When The Crew Stops Laughing
As Portlandia went on, there was less improvising on the set. At the beginning, Armisen would note whenever the crew would stop laughing after extended improvisational takes. “In the first couple of seasons, takes would be 35 minutes,” Brownstein said. “Those are long takes, especially to ask someone to do a handheld camera. Sometimes we’d have guest stars, Tony and Oscar winners, who’d come to Portland and memorize the scripts. We would throw it out immediately, and that did not go over well. We started scripting things a little bit more.”
A Thank You to Danzig!
Portlandia fans no doubt remember the appearance of Danzig, who played the beach-loving Romanian, Radu, in the sketch “Weirdo Beach.” Years after filming the sketch, Armisen and The Misfits frontman remain good friends.

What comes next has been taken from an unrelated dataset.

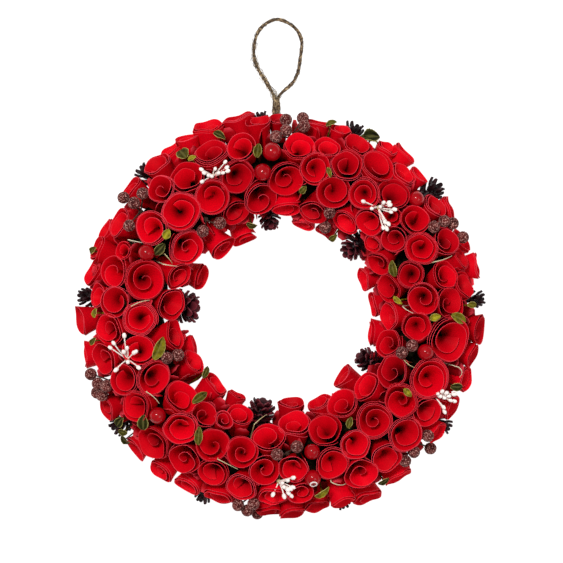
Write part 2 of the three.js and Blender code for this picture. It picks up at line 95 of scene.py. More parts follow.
FACING_ROSES = [
    [301, 147, 29], [325, 149, 25], [287, 176, 33], [313, 173, 30], [334, 194, 31],
    [290, 208, 27], [316, 214, 28], [264, 203, 31],
    [347, 164, 29], [363, 150, 27], [378, 166, 33], [361, 194, 29], [391, 191, 31],
    [341, 220, 26], [367, 223, 27], [409, 172, 25], [393, 217, 18],
    [438, 209, 26], [418, 224, 28], [394, 240, 24], [445, 241, 26], [416, 252, 32],
    [372, 245, 18], [379, 264, 24], [464, 257, 21],
    [447, 275, 27], [466, 284, 26], [418, 277, 26], [420, 300, 30], [451, 303, 30],
    [388, 289, 28], [388, 315, 27], [416, 328, 27], [451, 337, 42], [388, 343, 26],
    [393, 372, 31], [429, 379, 38], [365, 387, 28], [392, 403, 32], [426, 410, 30],
    [374, 423, 34], [407, 434, 33], [386, 459, 29], [354, 444, 28], [361, 472, 31],
    [343, 403, 30],
    [325, 429, 30], [334, 463, 32], [294, 469, 27], [301, 494, 24], [266, 470, 28],
    [271, 500, 27], [295, 423, 30], [269, 437, 31],
    [241, 451, 29], [241, 487, 29], [214, 445, 31], [212, 473, 30], [237, 414, 25],
    [207, 413, 24], [220, 416, 18],
    [181, 427, 32], [184, 459, 29], [152, 444, 33], [181, 394, 33], [159, 377, 34],
    [136, 406, 30], [125, 379, 28],
    [137, 350, 30], [104, 359, 30], [175, 334, 30], [107, 330, 29], [140, 321, 32],
    [172, 305, 29], [115, 302, 28], [95, 295, 22], [146, 280, 38], [180, 276, 28],
    [113, 272, 29],
    [188, 247, 33], [149, 224, 32], [181, 212, 37], [119, 222, 28], [122, 250, 17],
    [158, 190, 26], [184, 177, 31], [211, 151, 32], [241, 149, 28], [240, 178, 33],
    [213, 196, 32], [238, 213, 26],
]
OUTER_ROSES = [
    [277, 121, 18], [260, 131, 24, 2], [234, 122, 32, 6], [318, 126, 22], [341, 139, 20, 2],
    [384, 154, 20, 4], [403, 156, 25, 6], [413, 185, 20, 2], [450, 210, 26, 4], [474, 267, 24, 4],
    [476, 330, 28, 2], [466, 355, 24], [461, 378, 24], [452, 408, 24],
    [434, 427, 22, 2], [396, 475, 28, 5], [366, 496, 30, 6], [340, 493, 24, 3], [314, 503, 24],
    [290, 509, 26, 2], [270, 511, 24, 2], [215, 493, 28], [190, 481, 26],
    [163, 468, 26, 2], [135, 450, 26, 4], [113, 402, 24, 2], [85, 355, 26, 4], [85, 321, 28, 3],
    [94, 269, 26], [104, 248, 24], [105, 235, 22], [134, 187, 24], [163, 167, 27, 2],
    [178, 150, 24, 2], [193, 140, 22, 5], [205, 134, 30, 6],
]
INNER_ROSES = [
    [303, 224, 22, 2], [324, 232, 18, 3], [367, 278, 22, 4], [372, 305, 24, 2], [371, 333, 26, 4],
    [346, 380, 24, 8], [320, 404, 24], [292, 411, 24, 6],
    [236, 397, 18], [214, 386, 26, 2], [189, 364, 24, 1], [193, 346, 20], [198, 276, 24, 5],
    [217, 240, 26, 8], [241, 233, 24, 8],
]
GLOSSY_BERRIES = [
    [272, 152, 19], [262, 175, 18], [416, 202, 16], [423, 353, 17], [312, 451, 16],
    [313, 475, 17], [158, 415, 17], [147, 253, 17],
]
FROSTED_SPRIGS = [
    [[276, 137], [288, 132], [286, 119], [303, 117], [304, 126]],
    [[431, 226], [444, 218], [453, 223], [464, 237]],
    [[329, 214], [322, 224]],
    [[413, 344], [403, 352]],
    [[428, 436], [432, 450], [413, 453], [406, 460]],
    [[238, 506], [255, 504], [247, 512], [260, 518]],
    [[276, 452], [297, 446]],
    [[89, 375], [97, 384], [106, 386], [92, 395], [101, 398]],
    [[178, 355], [166, 360]],
    [[123, 195], [134, 203], [147, 192], [131, 224]],
    [[220, 223], [202, 232]],
]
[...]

“One time we were at dinner and he said to me, ‘How come you don’t have Portlandia merch, shirts and stuff?’” Armisen recalled. “I started to have an answer that was very, you know, when you don’t have an answer, like, ‘We gotta get the rights to this thing…’ He shut me down. He was kind of giving me a hard time, but in a funny way, like, ‘Oh, so you have so much money, $10,000, you don’t need any of that?’ Because of him pushing me, we have Portlandia merch. So, thank you, Glenn Danzig. Oh, and I do make so much money I don’t need $10,000.”
Portlandia Podcast Is Coming!
Do not expect a Portlandia movie. Ever. Brownstein shot that idea down fast. More collaborations between Armisen and Brownstein are coming, though – including a Portlandia podcast. “It’s really rewarding, because we’re very good friends,” Brownstein said. “We get to hang out, talk about it, and go deep into it. We have a lot of guest stars that come on and talk about their experience. That should be out in June.”